Search the records for the word "each" and pick out every line that has it.

Dataset records:
------------------------------

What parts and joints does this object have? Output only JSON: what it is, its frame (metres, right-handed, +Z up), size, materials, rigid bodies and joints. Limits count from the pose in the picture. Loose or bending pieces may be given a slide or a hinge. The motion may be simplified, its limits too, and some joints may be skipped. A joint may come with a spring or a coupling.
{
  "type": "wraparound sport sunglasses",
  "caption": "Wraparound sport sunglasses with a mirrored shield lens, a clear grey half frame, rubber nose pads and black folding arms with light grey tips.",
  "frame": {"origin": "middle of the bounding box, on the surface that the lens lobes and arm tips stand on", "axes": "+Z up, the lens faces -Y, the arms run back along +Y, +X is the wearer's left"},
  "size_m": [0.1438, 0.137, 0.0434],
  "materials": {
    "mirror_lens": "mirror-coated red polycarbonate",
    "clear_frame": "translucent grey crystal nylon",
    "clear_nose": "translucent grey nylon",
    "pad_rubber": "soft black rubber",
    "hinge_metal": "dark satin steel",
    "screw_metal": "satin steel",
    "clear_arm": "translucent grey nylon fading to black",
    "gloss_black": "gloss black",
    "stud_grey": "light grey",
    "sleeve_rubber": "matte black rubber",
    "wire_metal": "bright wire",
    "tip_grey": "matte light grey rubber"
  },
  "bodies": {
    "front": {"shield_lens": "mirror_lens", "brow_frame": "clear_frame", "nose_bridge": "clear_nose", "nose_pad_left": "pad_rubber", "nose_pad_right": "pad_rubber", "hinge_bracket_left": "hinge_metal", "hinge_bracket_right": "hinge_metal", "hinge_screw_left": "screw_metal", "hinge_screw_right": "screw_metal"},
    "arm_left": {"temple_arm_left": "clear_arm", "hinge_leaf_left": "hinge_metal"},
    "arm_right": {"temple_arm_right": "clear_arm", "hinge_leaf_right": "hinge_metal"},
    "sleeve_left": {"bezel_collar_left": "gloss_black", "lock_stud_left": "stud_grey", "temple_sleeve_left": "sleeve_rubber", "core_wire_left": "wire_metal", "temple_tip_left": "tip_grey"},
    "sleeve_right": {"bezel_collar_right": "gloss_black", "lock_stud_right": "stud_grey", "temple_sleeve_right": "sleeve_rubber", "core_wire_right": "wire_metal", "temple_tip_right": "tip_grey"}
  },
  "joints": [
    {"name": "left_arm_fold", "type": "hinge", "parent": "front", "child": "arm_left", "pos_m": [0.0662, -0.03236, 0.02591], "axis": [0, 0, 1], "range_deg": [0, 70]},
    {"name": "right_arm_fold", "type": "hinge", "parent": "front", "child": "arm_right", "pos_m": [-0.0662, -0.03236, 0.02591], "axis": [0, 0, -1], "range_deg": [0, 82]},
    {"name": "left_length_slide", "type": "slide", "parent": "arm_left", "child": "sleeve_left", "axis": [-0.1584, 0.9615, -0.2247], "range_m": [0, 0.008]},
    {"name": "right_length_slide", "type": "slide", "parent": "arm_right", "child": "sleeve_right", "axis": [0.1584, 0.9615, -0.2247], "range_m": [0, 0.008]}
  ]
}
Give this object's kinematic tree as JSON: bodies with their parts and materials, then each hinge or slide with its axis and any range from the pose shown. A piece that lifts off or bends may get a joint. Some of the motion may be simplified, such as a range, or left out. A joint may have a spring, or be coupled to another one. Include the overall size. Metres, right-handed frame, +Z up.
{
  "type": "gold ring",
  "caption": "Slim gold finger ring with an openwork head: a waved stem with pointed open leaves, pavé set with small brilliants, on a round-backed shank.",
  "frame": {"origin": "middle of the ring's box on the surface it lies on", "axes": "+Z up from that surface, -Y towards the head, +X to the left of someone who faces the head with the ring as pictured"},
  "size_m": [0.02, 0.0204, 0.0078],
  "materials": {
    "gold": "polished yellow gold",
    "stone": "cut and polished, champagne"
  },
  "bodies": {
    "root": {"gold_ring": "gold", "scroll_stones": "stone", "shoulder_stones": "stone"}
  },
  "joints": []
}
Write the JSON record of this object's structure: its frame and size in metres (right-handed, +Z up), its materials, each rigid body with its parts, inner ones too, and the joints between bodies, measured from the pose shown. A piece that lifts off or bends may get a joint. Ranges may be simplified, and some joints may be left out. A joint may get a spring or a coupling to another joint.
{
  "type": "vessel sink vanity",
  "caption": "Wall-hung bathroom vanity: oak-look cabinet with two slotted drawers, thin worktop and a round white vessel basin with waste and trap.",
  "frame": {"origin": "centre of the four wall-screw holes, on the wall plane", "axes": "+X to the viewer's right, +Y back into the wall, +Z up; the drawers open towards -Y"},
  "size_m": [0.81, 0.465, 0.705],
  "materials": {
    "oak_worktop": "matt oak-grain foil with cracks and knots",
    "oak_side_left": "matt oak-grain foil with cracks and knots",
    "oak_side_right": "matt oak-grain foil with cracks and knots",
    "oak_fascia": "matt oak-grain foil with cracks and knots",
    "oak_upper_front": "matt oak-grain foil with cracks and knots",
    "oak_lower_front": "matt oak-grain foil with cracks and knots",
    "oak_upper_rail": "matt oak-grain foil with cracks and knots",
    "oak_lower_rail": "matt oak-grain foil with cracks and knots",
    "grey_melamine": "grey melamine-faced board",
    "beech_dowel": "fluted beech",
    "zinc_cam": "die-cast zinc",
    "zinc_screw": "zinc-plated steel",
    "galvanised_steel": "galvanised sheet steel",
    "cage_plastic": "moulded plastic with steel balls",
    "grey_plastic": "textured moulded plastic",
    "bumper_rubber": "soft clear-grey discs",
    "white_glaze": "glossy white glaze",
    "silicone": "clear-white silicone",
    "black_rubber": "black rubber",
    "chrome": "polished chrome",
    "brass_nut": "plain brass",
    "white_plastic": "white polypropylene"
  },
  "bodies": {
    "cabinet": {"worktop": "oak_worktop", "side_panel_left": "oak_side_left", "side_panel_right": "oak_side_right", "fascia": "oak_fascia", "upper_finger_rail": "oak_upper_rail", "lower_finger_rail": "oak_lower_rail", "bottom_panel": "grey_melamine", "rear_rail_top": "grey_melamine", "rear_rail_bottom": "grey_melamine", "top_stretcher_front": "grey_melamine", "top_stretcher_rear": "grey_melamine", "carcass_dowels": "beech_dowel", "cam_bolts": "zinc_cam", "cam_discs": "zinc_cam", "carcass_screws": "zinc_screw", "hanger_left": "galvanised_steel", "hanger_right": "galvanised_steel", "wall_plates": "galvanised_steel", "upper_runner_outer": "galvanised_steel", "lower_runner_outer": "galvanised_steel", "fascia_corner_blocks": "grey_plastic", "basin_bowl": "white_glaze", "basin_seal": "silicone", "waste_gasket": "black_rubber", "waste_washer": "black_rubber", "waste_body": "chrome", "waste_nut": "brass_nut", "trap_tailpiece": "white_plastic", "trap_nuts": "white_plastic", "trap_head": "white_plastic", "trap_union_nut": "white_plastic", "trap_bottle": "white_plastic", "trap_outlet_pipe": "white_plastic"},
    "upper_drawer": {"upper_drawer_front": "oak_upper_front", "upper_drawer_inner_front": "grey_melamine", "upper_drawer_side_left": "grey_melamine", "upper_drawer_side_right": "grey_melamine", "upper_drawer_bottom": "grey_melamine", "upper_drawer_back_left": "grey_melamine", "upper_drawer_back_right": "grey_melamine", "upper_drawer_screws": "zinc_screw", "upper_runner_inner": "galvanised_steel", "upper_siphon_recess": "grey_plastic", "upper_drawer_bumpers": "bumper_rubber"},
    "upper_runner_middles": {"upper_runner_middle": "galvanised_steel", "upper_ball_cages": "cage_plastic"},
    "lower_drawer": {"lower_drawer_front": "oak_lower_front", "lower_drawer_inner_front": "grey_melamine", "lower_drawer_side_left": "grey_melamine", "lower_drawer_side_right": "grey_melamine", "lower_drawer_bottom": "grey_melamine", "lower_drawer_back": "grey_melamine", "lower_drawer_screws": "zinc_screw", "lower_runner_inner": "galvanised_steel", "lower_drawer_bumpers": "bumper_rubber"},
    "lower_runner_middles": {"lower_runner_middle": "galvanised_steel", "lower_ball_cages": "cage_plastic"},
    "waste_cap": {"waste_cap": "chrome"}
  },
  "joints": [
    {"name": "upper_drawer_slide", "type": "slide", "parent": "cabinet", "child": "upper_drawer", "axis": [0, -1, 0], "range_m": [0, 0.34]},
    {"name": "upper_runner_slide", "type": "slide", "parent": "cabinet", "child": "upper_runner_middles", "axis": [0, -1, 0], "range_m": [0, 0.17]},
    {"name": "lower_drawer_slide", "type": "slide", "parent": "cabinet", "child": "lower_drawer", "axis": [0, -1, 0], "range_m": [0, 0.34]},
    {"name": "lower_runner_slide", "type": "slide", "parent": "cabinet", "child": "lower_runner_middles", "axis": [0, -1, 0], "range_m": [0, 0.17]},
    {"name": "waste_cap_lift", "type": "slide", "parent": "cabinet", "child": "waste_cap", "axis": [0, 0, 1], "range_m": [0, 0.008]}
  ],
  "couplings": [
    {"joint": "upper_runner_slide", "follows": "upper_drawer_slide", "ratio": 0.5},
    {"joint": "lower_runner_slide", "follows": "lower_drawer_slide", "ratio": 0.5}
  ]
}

------------------------------

Exercise response:
Give this object's kinematic tree as JSON: bodies with their parts and materials, then each hinge or slide with its axis and any range from the pose shown. A piece that lifts off or bends may get a joint. Some of the motion may be simplified, such as a range, or left out. A joint may have a spring, or be coupled to another one. Include the overall size. Metres, right-handed frame, +Z up.
Write the JSON record of this object's structure: its frame and size in metres (right-handed, +Z up), its materials, each rigid body with its parts, inner ones too, and the joints between bodies, measured from the pose shown. A piece that lifts off or bends may get a joint. Ranges may be simplified, and some joints may be left out. A joint may get a spring or a coupling to another joint.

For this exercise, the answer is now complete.